Research on MHD squeeze nanofluid flow between parallel plates with cross-diffusion effects exploiting OHAM method

This research presents a detailed analysis of unsteady two-dimensional magnetohydrodynamic (MHD) nanofluid flow in a squeezed geometry, addressing the combined effects of heat and mass transfer. The study uniquely incorporates the influence of viscous dissipation, radiation, and cross-diffusion within the flow between two parallel plates, where the lower plate remains fixed and the upper plate undergoes motion. This study is crucial for enhancing the design and optimization of advanced heat transfer systems, especially in industries where efficient thermal management and precise control over fluid dynamics are essential.
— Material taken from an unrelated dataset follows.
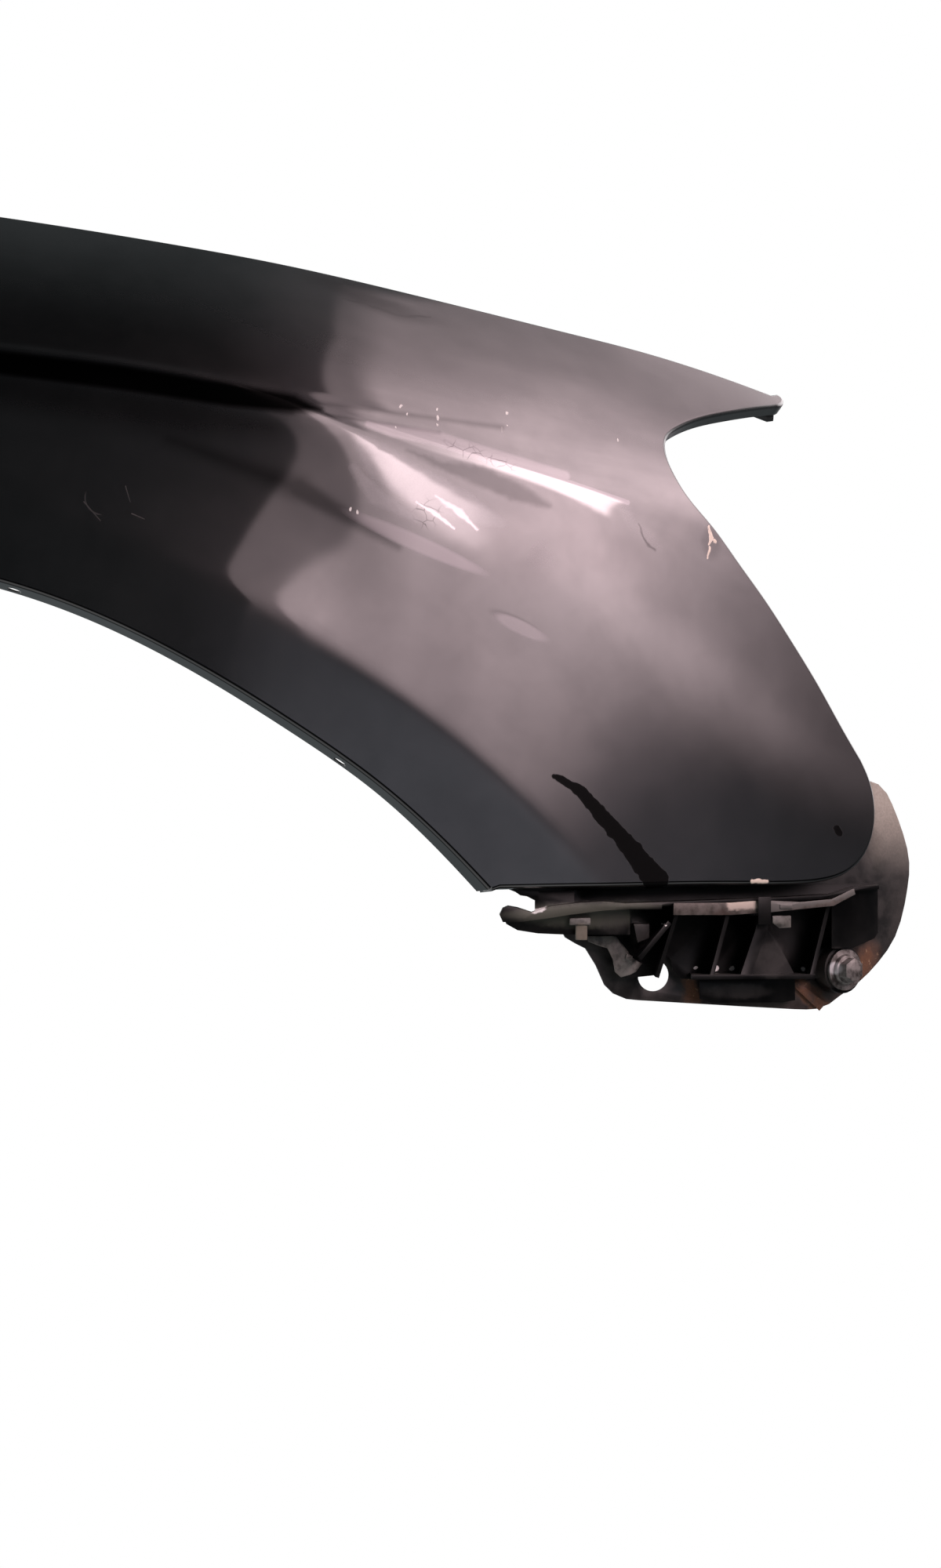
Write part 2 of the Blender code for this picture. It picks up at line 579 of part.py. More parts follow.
edge = rounded(PLATE_EDGE, 7.0)
flat, tris, _ = fill(edge, [], 12.0)
plate_points = [(x, float(skin_w(x, max(z, SPLIT_Z))) - float(plate_depth(x, z)), z) for x, z in flat]
plate = new_object("support_plate", make_mesh("support_plate", plate_points, tris), PRIMER)
sheet(plate, 1.2)
cut_with(plate, [
    rod("round_hole", (384.2, float(edge_w(384)) - PLATE_DEPTH, -327.4), (0, 1, 0), 7.3, 16, None, cutters, 32),
    rod("plate_bore", on_bolt(0), AXIS, 3.6, 40, None, cutters, 16),
])
stiffener = bend(prism("stiffener", [(451.6, -333.4), (455, -332.6), (469.4, -343.4), (466, -346.9)],
                       22.9, 25.0))
cut_with(plate, [stiffener], "UNION")

# strip along the bracket's upper front edge
strip = joined("retainer_strip", [
    prism("strip", [(392.6, -293.2), (420, -293.6), (432.8, -292.9), (440, -293.1), (454.2, -294), (470, -293),
                    (481.2, -288.2), (482, -291), (471, -296.2), (454.6, -297.4), (440, -298.4), (420, -299.3),
                    (392.4, -298.7)], 2.1, 3.4),
    prism("strip_lug", [(444, -295), (450, -295.2), (450, -297), (444, -297)], 1.7, 2.6),
], DULL_STEEL)

# fixings
def turned(name, from_out, to_out, radius, mat, sides=32, top=None):
    mid = (from_out + to_out) / 2
    return rod(name, on_bolt(mid), AXIS, radius, to_out - from_out, mat, cutters, sides, top)


def gather(name, solids, mat):
    first = solids[0]
    cut_with(first, solids[1:], "UNION")
    cutters.objects.unlink(first)
    parts.objects.link(first)
    first.name = first.data.name = name
    first.hide_render, first.display_type = False, "TEXTURED"
    first.data.materials.clear()
    first.data.materials.append(mat)
    return first


FACE = PAD_FACE - .3     # outer face of the boss, measured along the bolt
washer = gather("bolt_washer", [turned("washer", FACE + .3, FACE + 1.9, 9.9, None)], ZINC)
cut_with(washer, [turned("washer_bore", FACE - 2, FACE + 5, 3.5, None, 20)])
bolt = gather("bracket_bolt", [
    turned("bolt_flange", FACE + 2.2, FACE + 3.6, 7.4, None, 32, 6.6),
    turned("bolt_head", FACE + 3.3, FACE + 8.4, 5.77, None, 6),
    turned("bolt_shank", -16.0, FACE + 3.0, 3.0, None, 20),
], ZINC)
nut = gather("weld_nut", [turned("nut", -14.0, -8.6, 6.4, None, 6), turned("nut_seat", -9.4, -7.9, 7.6, None, 28)], ZINC)
cut_with(nut, [turned("nut_bore", -30, 5, 3.35, None, 20)])

push_clip = joined("push_clip", [
    prism("clip_head", [(440.6, -300.2), (449.8, -300.4), (449.8, -306), (444, -306.2), (440.6, -303.6)], 5.2, 7.2),
    prism("clip_stem", [(443.4, -301), (446.6, -301), (446.6, -304.4), (443.4, -304.4)], 6.4, 9.0),
], GREY_PLASTIC)
tee_clip = joined("tee_clip", [
    prism("tee_head", [(344.2, -299.2), (353.9, -299.2), (353.9, -302.6), (344.2, -302.4)], 4.6, 7.0),
    prism("tee_stem", [(347, -301), (352.4, -301), (352.4, -309.4), (347, -309.2)], 4.9, 7.0),
], GREY_PLASTIC)
spring = joined("retaining_spring", [
    prism("strap", [(353.2, -308.2), (366, -308.2), (371.6, -315), (373.2, -318), (378.4, -321.4), (375.6, -325.1),
                    (372.6, -326.4), (368.6, -327.4), (365.7, -324.8), (364.7, -319), (362.2, -313.9),
                    (357.6, -312.4), (353.2, -310.6)], 17.8, 19.6),
    prism("strap_bead", [(371.2, -316.4), (374.2, -317.8), (373.4, -320.2), (370.6, -318.8)], 16.9, 18.4),
], GREY_PLASTIC)


# ------------------------------------------------ stampings welded inside
def angle_bracket(name, x0, x1, top, fold, reach, hole):
    """A strip down the skin's inner face, folded inboard into a level drilled foot."""
    rows = []
    for x in np.linspace(x0, x1, 5):
        inner = [(x, float(skin_w(x, z)) - WELD_OFF, z) for z in np.linspace(top, fold + 4, 4)]
        w = float(skin_w(x, fold)) - WELD_OFF
        inner += [(x, w - 1.2, fold + 1.2), (x, w - 4, fold)]
        inner += [(x, w - 4 - (reach - 4) * k / 2, fold) for k in (1, 2)]
        rows.append(inner)
    pts = [p for r in rows for p in r]
    n = len(rows[0])
    quads = [(i * n + k, i * n + k + 1, (i + 1) * n + k + 1, (i + 1) * n + k)
             for i in range(len(rows) - 1) for k in range(n - 1)]
    obj = new_object(name, make_mesh(name, pts, quads), PRIMER)
    sheet(obj, 1.5)
    xm = (x0 + x1) / 2
    at = (xm, float(skin_w(xm, fold)) - WELD_OFF - reach + hole, fold)
    return cut_with(obj, [rod("foot_hole", at, (0, 0, 1), 4.3, 14, None, cutters, 20)])


WELD_OFF = 1.9          # an inner stamping's face behind the skin's outer face
angle_bracket("lamp_bracket", 318, 350, -118, -150, 44, 12)
angle_bracket("rear_upper_bracket", -506, -470, -14, -56, 50, 14)
angle_bracket("rear_lower_bracket", -488, -444, -500, -552, 54, 15)

for obj in parts.objects:
    obj.data.shade_smooth()
    obj.data.set_sharp_from_angle(angle=math.radians(32))
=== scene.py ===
"""Looks of the front fender: fine skin, finishes, marks of use, light and camera."""
import math

import bmesh
import bpy
import numpy as np
from mathutils import Matrix, Vector, kdtree
from mathutils.geometry import delaunay_2d_cdt


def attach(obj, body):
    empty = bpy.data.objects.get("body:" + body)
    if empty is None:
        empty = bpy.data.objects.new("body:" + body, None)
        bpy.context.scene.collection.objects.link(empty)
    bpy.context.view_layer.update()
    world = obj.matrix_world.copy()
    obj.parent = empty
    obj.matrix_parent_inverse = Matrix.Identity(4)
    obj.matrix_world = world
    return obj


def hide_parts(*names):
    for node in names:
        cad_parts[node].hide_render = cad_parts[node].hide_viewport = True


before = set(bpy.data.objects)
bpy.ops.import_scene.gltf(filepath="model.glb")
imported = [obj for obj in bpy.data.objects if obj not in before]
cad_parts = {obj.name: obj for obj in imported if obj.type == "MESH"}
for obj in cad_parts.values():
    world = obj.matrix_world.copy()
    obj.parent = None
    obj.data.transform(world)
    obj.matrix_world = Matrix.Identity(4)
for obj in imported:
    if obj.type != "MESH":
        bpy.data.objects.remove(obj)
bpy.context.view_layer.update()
MM = 0.001

# =====================================================================================
# The skin. Datum millimetres: x forward, w outward, z up. Same pressing as in the CAD.
# =====================================================================================
SHEET, FOLD = 0.8, 2.0
ARCH_Z, FLANGE_W, FLANGE_Z = -497.0, 22.0, 8.0
FLARE_BAND = 37.0
FLARE_OUT, FLARE_BLEND, FLARE_SOFT, FLARE_LEAN = 3.0, 85.0, 2.0, 0.05
LIP, LAMP_LIP, SPLIT_LIP, DOOR_LIP, SILL_LIP = 14.0, 11.0, 15.0, 11.0, 18.0
FINE = 4.4


def spline(*stations):
    p = np.array(sorted(stations), float)
    x, y, n = p[:, 0], p[:, 1], len(p)
    h = np.diff(x)
    a, r = np.zeros((n, n)), np.zeros(n)
    a[0, 0] = a[-1, -1] = 1
    for i in range(1, n - 1):
        a[i, i - 1:i + 2] = h[i - 1], 2 * (h[i - 1] + h[i]), h[i]
        r[i] = 6 * ((y[i + 1] - y[i]) / h[i] - (y[i] - y[i - 1]) / h[i - 1])
    m = np.linalg.solve(a, r)
    first = (y[1] - y[0]) / h[0] - h[0] * (2 * m[0] + m[1]) / 6
    last = (y[-1] - y[-2]) / h[-1] + h[-1] * (2 * m[-1] + m[-2]) / 6

    def value(q):
        q = np.asarray(q, float)
        i = np.clip(np.searchsorted(x, q) - 1, 0, n - 2)
        at = np.clip(q, x[0], x[-1])
        t, u = at - x[i], x[i + 1] - at
        v = ((m[i] * u ** 3 + m[i + 1] * t ** 3) / (6 * h[i])
             + (y[i] / h[i] - m[i] * h[i] / 6) * u
             + (y[i + 1] / h[i] - m[i + 1] * h[i] / 6) * t)
        return v + np.where(q < x[0], (q - x[0]) * first, 0) + np.where(q > x[-1], (q - x[-1]) * last, 0)
    return value


def ramp(t, soft):
    return soft * np.logaddexp(0, t / soft)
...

To tackle the complex governing equations, the study employs a methodical approach, transforming these equations into dimensionless ordinary differential equations by applying suitable dimensionless transformations. The transformed equations are then solved using the optimal homotopy analysis method (OHAM). The validation of OHAM approach is performed by comparing the results with those from established literature, ensuring the reliability and accuracy of the obtained solutions. The research provides a comprehensive investigation into how various dimensionless parameters such as the Brownian motion parameter, radiation parameter, cross-diffusion effects, and chemical reaction rate that affect the flow characteristics, including velocity, temperature, and concentration profiles. These effects are depicted through detailed graphical representations. This paper also provides a detailed analysis of the Nusselt number, skin friction coefficient, and Sherwood number in tabular form, offering a comprehensive view of the system's behaviour. The heat transfer rate with the rise in Dufour number gets reduced by 5.26% in the nanofluid flow. The reduction in the temperature as well as velocity profile is obtained for the greater values of magnetic parameter.